We give our wealth - not by handing out money, but by acknowledging their true wealth. Our wealth only isolates us as we think we don't need to regard anyone as we can get what we want at the expense of other's livlihood (I'm referring to corrupt aspects of capitalism). We spend little money when we're there, as we engage in their simpler village life.

We give back our preconceptions - we don't come there assuming we know what to do, we submit ourselves to their ways of living. We don't speak of them being backwards; rather, we appreciate their simpler ways in contrast to the rat race we run around in at home. We form relationship with them and the land and their traditions and work together to create the most effective way to build.

And so on. These ways of giving are, perhaps, the more long-lasting gift we offer while we create buildings together with Nepalis. The building process is all about forming and enriching community - it takes a village to build a village. Natural building is low in skill and in need of many helping hands, and it's fun! Workers smile and laugh and throw mud at each other and get their hands and feet muddy and their faces shine when they take a waste glass bottle and set in into mortar of clay and sand - who would think to build in such a way?!

I met Krishna when he was in the US on a fund-raising tour, in the fall of 2010. He had a vague idea of building with waste bottles from the embassies in Kathmandu, and I agreed that night to come there and help him and his village find a way to do that effectively. When we arrived in Nepal - Beth, my wife, joined this initial trip there - we found a team of Nepalis who gave their knowledge and energy. There is an experienced builder in Kharare - as all building methods follow the same basic principles, uniquely adapted to the materials at hand, he quickly saw ways to make this method work. There is also an older bamboo craftsman, who built the structural frame and roof. And there are many laborers who developed clever systems to produce many pounds of earthen plaster from clay, sand and chopped-up straw. First, the sand needs to be carried to a site, which comes from a nearby river. The clay comes from the immediate site. These are first mixed together dry, then water is added and and the mix is stomped on - danced in! - while slowly folding in the straw. This earthen plaster becomes mortar to hold the bottles in place. The bottle walls are only walls - the bamboo provides the structure, which is important as bamboo will give and sway when earthquakes occur.

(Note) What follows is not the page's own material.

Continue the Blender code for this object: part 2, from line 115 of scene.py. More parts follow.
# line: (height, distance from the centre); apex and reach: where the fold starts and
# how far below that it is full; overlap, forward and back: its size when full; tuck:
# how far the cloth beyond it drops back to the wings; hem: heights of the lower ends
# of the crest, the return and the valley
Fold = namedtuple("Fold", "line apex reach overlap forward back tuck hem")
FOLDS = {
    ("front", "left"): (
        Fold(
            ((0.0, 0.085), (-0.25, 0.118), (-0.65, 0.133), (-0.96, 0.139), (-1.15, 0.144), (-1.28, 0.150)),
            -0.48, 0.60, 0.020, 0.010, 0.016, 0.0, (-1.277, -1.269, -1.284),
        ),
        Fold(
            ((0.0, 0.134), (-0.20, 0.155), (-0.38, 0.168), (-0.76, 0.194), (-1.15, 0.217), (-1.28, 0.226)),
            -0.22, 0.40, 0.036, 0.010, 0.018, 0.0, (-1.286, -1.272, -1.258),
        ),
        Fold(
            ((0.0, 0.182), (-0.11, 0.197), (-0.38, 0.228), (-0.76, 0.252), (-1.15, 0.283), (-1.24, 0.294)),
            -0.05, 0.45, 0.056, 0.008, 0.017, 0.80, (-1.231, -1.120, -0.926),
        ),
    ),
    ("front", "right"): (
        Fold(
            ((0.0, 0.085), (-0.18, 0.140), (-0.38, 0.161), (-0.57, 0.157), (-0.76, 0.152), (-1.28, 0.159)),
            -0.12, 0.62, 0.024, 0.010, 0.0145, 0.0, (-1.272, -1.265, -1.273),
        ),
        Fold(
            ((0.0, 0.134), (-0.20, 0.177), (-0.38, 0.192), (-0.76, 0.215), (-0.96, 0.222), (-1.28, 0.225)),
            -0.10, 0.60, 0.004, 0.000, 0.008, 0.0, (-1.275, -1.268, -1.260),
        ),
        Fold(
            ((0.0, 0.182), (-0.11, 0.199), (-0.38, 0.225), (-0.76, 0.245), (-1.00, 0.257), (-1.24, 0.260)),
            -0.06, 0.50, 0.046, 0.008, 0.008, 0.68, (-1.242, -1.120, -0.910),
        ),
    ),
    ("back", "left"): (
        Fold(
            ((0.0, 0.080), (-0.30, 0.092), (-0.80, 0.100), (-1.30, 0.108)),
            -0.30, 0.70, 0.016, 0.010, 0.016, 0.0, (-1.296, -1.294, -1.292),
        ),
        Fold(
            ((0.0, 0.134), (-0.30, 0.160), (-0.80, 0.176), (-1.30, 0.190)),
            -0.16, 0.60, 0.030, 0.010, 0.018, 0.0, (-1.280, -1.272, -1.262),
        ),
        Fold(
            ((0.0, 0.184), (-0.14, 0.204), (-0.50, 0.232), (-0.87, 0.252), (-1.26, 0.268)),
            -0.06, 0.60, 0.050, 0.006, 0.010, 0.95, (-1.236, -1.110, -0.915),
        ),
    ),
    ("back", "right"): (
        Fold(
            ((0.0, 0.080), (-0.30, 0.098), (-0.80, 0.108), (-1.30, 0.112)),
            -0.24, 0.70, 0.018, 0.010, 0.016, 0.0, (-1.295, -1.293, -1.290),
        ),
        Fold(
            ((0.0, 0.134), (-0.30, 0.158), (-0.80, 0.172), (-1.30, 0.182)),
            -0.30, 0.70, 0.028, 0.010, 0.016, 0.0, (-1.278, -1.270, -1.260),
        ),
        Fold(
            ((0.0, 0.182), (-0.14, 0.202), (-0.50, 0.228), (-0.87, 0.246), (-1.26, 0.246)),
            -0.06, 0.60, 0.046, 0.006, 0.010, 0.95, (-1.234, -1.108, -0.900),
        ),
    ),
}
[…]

Now, after going to Nepal four times in the past year and developing a project during each trip, we have a good system down. I spend two weeks at each location, where i work with the villagers and western volunteers as the first trip. We've built a model home for someone in need and an addition onto the community center in Kharare, and gone to other parts of the Kathmandu Valley to build an orphanage and then a women's educational center. In each case, it takes another two or three months to complete the projects, depending on size and energy of each crew.

Part of our long-term intention is to build homes for those in need with profits from other projects. We have developed a skilled building crew - the person in need whose home they build will also work on their home, joining the crew. The new home owner will then work on the next few homes at reduced pay, to partially pay back for their home (profits would also contribute). Slowly, as a few such homes are built, another building crew will be established; over time, a network of new homes and jobs will be created. Creating jobs is an enormous issue in Nepal, as is providing shelter.

There is endless need in Nepal, or said in a more useful way, there is tremendous possiblibity. We've established firm traction with this building method, which has generated tremendous excitement throughout the Kathmandu Valley. We could live there and help build 24/7. Each time we build we give skills and purpose to Nepalis, and ourselves. As we give to and feed one another, we form close relationships. This is all we can ask for.